Instruments that are used to take accurate measurements typically require periodic calibration to ensure reliable readings. They are sometimes tested in a highly controlled laboratory setting while for some devices, at the actual site of field use.
The certification process is done by qualified personnel who are properly trained to service the specific types of devices under test. They follow formalized Standard Operating Procedures which document the method of testing, the NIST traceable standards that are suitable for use and list any other rules that may be pertinent for regulatory compliance to quality and safety issues. In large organizations, multiple technicians work under the supervision of a Calibration Manager.
Planning and scheduling data
Although highly experienced in the work methods, a Calibration Manager’s daily routine may be less “hands-on” but rather his time may be used solely to supervise the activities of his subordinates.
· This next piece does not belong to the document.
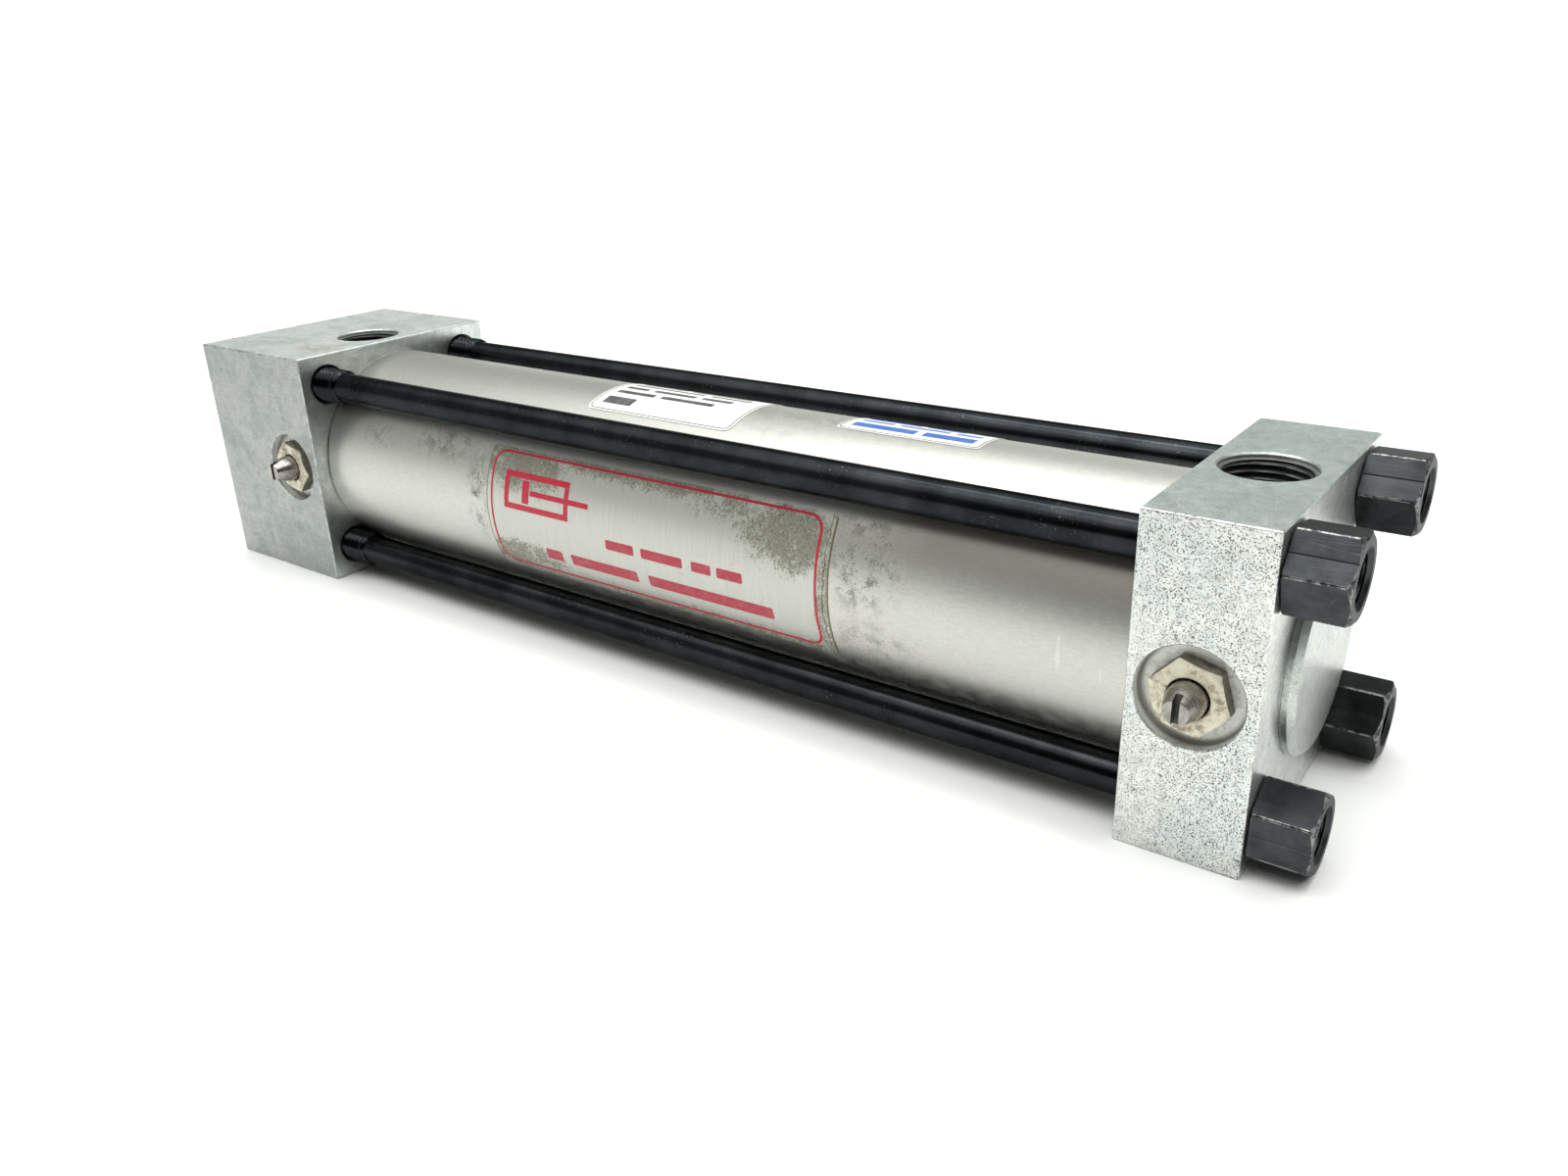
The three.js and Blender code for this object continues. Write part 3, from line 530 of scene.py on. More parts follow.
def tube_metal():
    """Satin aluminium with a fine grain along the tube, smudges where hands have been, and painted reflection
    and shade beside the near tie rods.
    """
    p = Paint("satin_aluminium", metallic=1.0, roughness=0.34, Anisotropic=0.55)
    angle = around_tube(p)
    brush = p.noise(1.0, 4.0, 0.62, at=p.point(p.mul(p.x, 0.45), p.mul(angle, 1.1)))
    fine = p.noise(1.0, 3.0, 0.6, at=p.point(p.mul(p.x, 1.6), p.mul(angle, 2.6)))
    cloud = p.noise(0.05, 4.0, 0.6, warp=0.6)
    dust = p.step(p.noise(2.6, 3.5, 0.65), 0.55, 0.64)
    ragged = p.noise(0.3, 5.0, 0.7)
    left = p.high(
        patch(p, angle, (-195, 30), (19, 13)),
        patch(p, angle, (-222, 27), (11, 10), 0.75),
        patch(p, angle, (-182, 10), (6, 34)),
    )
    right = p.high(patch(p, angle, (-68, 18), (13, 30)), patch(p, angle, (-66, -20), (16, 20), 0.5))
    top = patch(p, angle, (-100, 84), (30, 26), 0.5)
    # Painted shade: a long band beside the near lower tie rod, mixed into the dirt below.
    low = patch(p, angle, (-60, -42), (190, 22), 0.6)
    dirt = p.mul(p.high(left, right, top, low), p.step(ragged, 0.46, 0.6))
    speckle = p.mul(dust, p.add(0.06, p.mul(p.high(left, right), p.step(ragged, 0.36, 0.52))))
    dots = p.mul(p.step(p.cells(0.09), 0.07, 0.03), p.step(p.noise(0.21), 0.54, 0.6))
    scratches = p.hairlines(p.point(p.mul(p.x, 0.35), p.mul(angle, 0.012)), 0.005)
    # Painted dark reflection of the upper tie rod, with a brown stain, from the side label to the cap head.
    rod_reflection_and_stain = p.mul(p.step(angle, 17, 33), p.step(angle, 62, 46))
    rod_reflection_and_stain = p.mul(rod_reflection_and_stain, p.step(p.add(p.x, p.mul(cloud, 20)), -72, -40))
    color = p.coats(
        p.tint(p.step(brush, 0.25, 0.75), (0.49, 0.487, 0.452), (0.585, 0.582, 0.545)),
        (p.mul(p.step(fine, 0.4, 0.7), 0.22), (0.72, 0.72, 0.69)),
        (p.mul(cloud, 0.25), (0.45, 0.45, 0.425)),
        (p.mul(scratches, 0.22), (0.85, 0.85, 0.83)),
        (p.mul(rod_reflection_and_stain, 0.7), (0.24, 0.21, 0.18)),
        # The dirt coat holds both the hand smudges and the painted shade beside the near lower tie rod.
        (p.mul(dirt, 0.6), (0.18, 0.18, 0.15)),
        (p.mul(speckle, 0.9), (0.06, 0.06, 0.05)),
        (dots, (0.06, 0.06, 0.06)),
    )
    roughness = p.add(p.blend(brush, 0.31, 0.37), p.mul(p.high(dirt, speckle), 0.25))
    normal = p.bump(brush, 0.008)
    normal = p.bump(fine, 0.004, 0.9, normal)
    normal = p.bump(p.add(dots, speckle), 0.03, 0.6, normal)
    tangent = p.nodes.new("ShaderNodeTangent")
    tangent.direction_type = "RADIAL"
    tangent.axis = "X"
    p.link(tangent.outputs[0], p.shader.inputs["Tangent"])
    return p.finish(color, roughness, normal)


def rod_oxide():
    """Oiled black oxide on drawn tie rods: glossy, with faint rings, dust and rubbed spots."""
    p = Paint("tie_rod_black_oxide", metallic=1.0, roughness=0.2, Specular_Tint=(0.5, 0.5, 0.5, 1.0))
    cloud = p.noise(0.08, 4.0, 0.6)
    rings = p.noise(1.0, 3.0, 0.6, at=p.stretched(1.6, 0.1, 0.1))
    drawn = p.noise(1.0, 3.0, 0.6, at=p.stretched(0.03, 3.0, 3.0))
    dust = p.mul(p.step(p.noise(2.2, 3.0, 0.6), 0.64, 0.7), p.step(p.noise(0.1, 2.0), 0.48, 0.62))
    rubbed = p.mul(p.step(p.noise(0.5, 4.0, 0.7), 0.66, 0.74), p.step(p.noise(0.05), 0.5, 0.6))
    color = p.coats(
        p.tint(p.step(cloud, 0.3, 0.7), (0.014, 0.016, 0.018), (0.033, 0.036, 0.039)),
        (p.mul(rings, 0.35), (0.010, 0.011, 0.012)),
        (p.mul(rubbed, 0.5), (0.22, 0.22, 0.21)),
        (p.mul(dust, 0.5), (0.30, 0.29, 0.27)),
    )
    roughness = p.add(p.blend(cloud, 0.14, 0.24), p.mul(p.high(dust, rubbed), 0.3))
    normal = p.bump(rings, 0.006)
    normal = p.bump(drawn, 0.004, 1.0, normal)
    return p.finish(color, roughness, normal)


def nut_oxide(name, rubbed_range, rubbed_color, rubbed_amount):
    """Black oxide on machined hexagon bar, rubbed through to the steel in places."""
    p = Paint(name, metallic=1.0, roughness=0.38, Specular_Tint=(0.5, 0.5, 0.5, 1.0))
    cloud = p.noise(0.16, 4.0, 0.6)
    drawn = p.noise(1.0, 4.0, 0.6, at=p.stretched(0.05, 2.2, 2.2))
    fine = p.noise(3.6, 3.0, 0.6)
    rubbed = p.step(p.noise(0.8, 4.0, 0.7), *rubbed_range)
    line = p.hairlines(p.stretched(0.02, 0.5, 0.5), 0.003)
    color = p.coats(
        p.tint(p.step(cloud, 0.3, 0.7), (0.033, 0.036, 0.039), (0.060, 0.065, 0.069)),
        (p.mul(p.step(drawn, 0.4, 0.7), 0.4), (0.06, 0.062, 0.065)),
        (p.mul(line, 0.3), (0.2, 0.2, 0.2)),
        (p.mul(rubbed, rubbed_amount), rubbed_color),
    )
    roughness = p.blend(rubbed, p.blend(fine, 0.24, 0.36), 0.3)
    normal = p.bump(p.add(drawn, p.mul(fine, 0.6)), 0.016)
    return p.finish(color, roughness, normal)


GREASE = (0.12, 0.1, 0.07)
EVEN_GRAIN = (0.6, 0.6, 0.6)
ROUND_AXIS = (6.0, 0.4, 0.4)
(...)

He oversees productivity, schedules, quality of workmanship and overall team performance. In today’s world, good managers understand that important productivity tools to include highly-functional calibration management software. Effective programs are designed for planning workflow, scheduling, creating standardized templates for data capture, managing change control, assigning electronic stamps of approval and other functions. Some can also interface to higher level ERP and CMMS systems.
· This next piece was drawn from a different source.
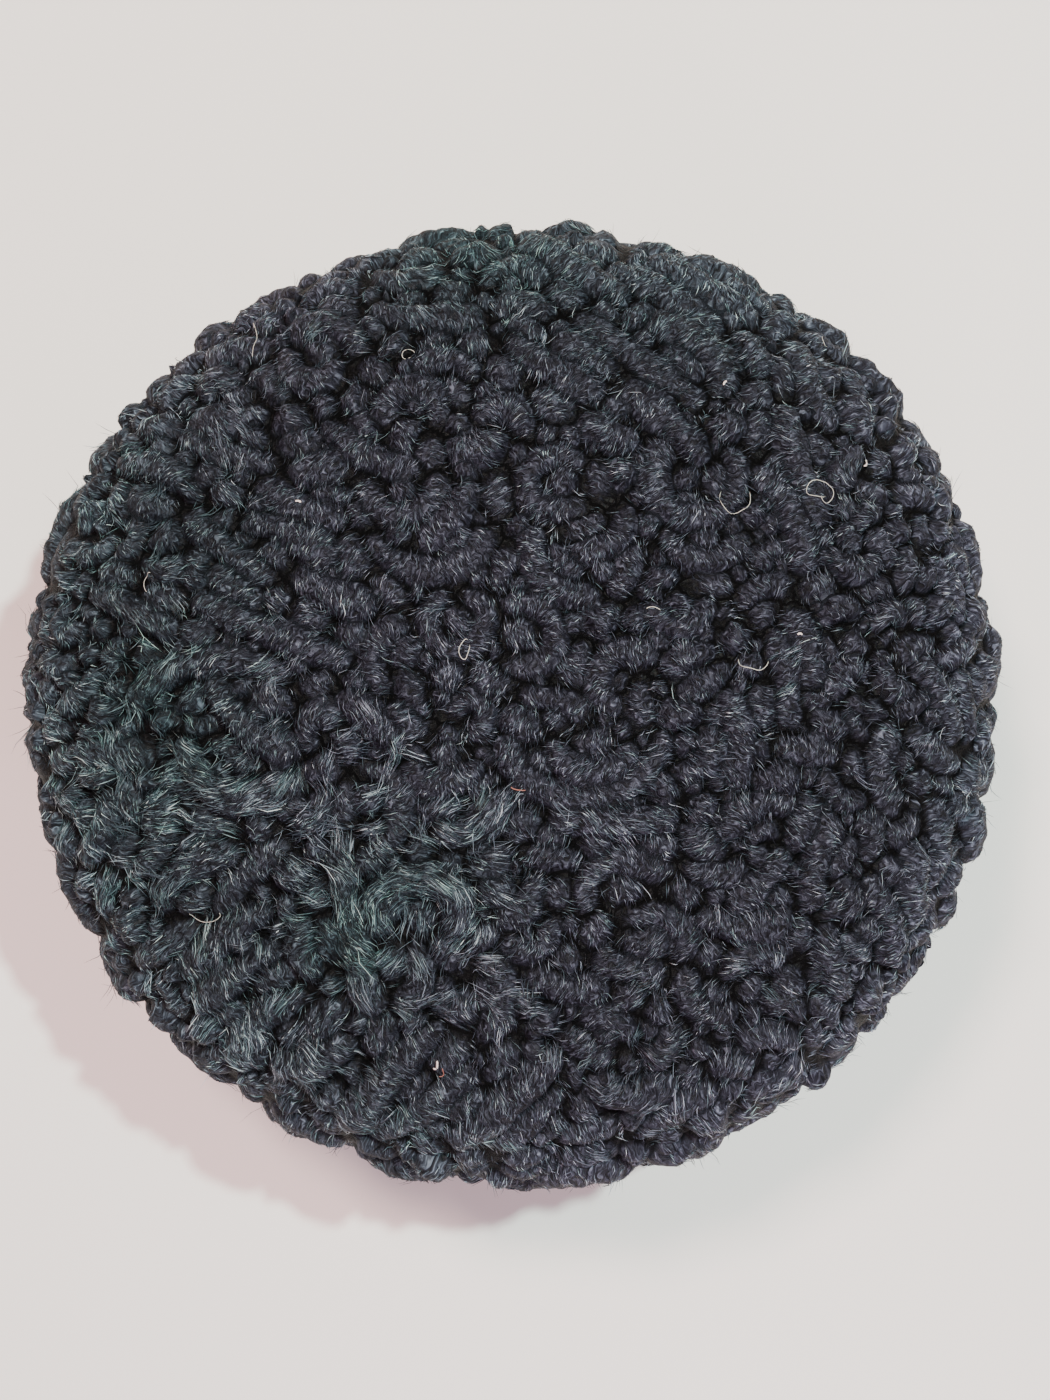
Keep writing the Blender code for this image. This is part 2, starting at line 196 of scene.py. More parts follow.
# How the curls run over the crown. Millimetres and degrees; loose is 0 tight to 1 combed out
regions = [
    Region(-58, 65, -8, 25, 12, 70, 5.8, 0.25),
    Region(-86, 26, 30, 90, 8, 150, 5.2, 0.35),
    Region(-48, 22, -32, 14, 17, 25, 5.0, 0.2),
    Region(-67, -14, 50, 30, 18, 70, 5.8, 0.8),
    Region(-18, 50, 0, 60, 15, 150, 5.4, 0.05),
    Region(-16, 77, -15, 40, 12, 90, 5.6, 0.2),
    Region(5, 14, 60, 90, 16, 180, 5.0, 0.0),
    Region(10, -18, 0, 30, 20, 110, 5.0, 0.1),
    Region(27, 78, -36, 10, 24, 12, 5.8, 0.1),
    Region(59, 67, -62, 18, 18, 40, 5.6, 0.1),
    Region(37, 31, -30, 60, 15, 140, 5.0, 0.0),
    Region(69, 22, 0, 90, 8, 120, 4.8, 0.05),
    Region(89, 5, -65, 20, 14, 30, 5.0, 0.15),
    Region(72, -35, -70, 35, 14, 70, 5.2, 0.1),
    Region(35, -42, 0, 60, 12, 110, 4.8, 0.2),
    Region(-18, -42, 60, 50, 16, 110, 5.4, 0.85),
    Region(-54, -55, 37, 10, 20, 15, 5.6, 0.5),
    Region(-16, -80, 48, 12, 24, 15, 6.0, 0.35),
    Region(35, -76, 22, 35, 13, 60, 5.6, 0.3),
    Region(-78, -35, 25, 25, 18, 60, 6.4, 0.75),
]
bandRegion = Region(0, 0, 25, 60, 15, 90, 6.6, 0.15)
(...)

Depending on the organization, duties for Calibration Mangers often extend beyond workflow management. Including:
- Employee hiring, training & termination
- Performance reviews
- SOP development
- Measurement uncertainty calculations
- Historical record keeping
- Change control processing
- Out of Tolerance reporting
- Test standard selection & recertification
- Document & final work approvals
- Reverse traceability reporting
- Productivity & profitability metrics
- Vendor selection
- Audit participation
Often Calibration Managers are required to participate in regulatory audits. The purpose is to demonstrate that operations are proceeding according to established practices, that routine testing of devices achieve accurate results and that any identified shortcomings are documented and resolved through a systematic approach for continuous improvement. Here is where full-featured calibration management software is especially useful. The ability to instantly retrieve the history of records and relevant requested documents will demonstrate that the organization is compliant, operating at peak performance and increasing efficiency.
Older calibration management methods using pen and paper are obsolete. Calibration Managers facing an ever growing volume of workload, have learned to rely on feature rich software and automated systems to significantly improve productivity.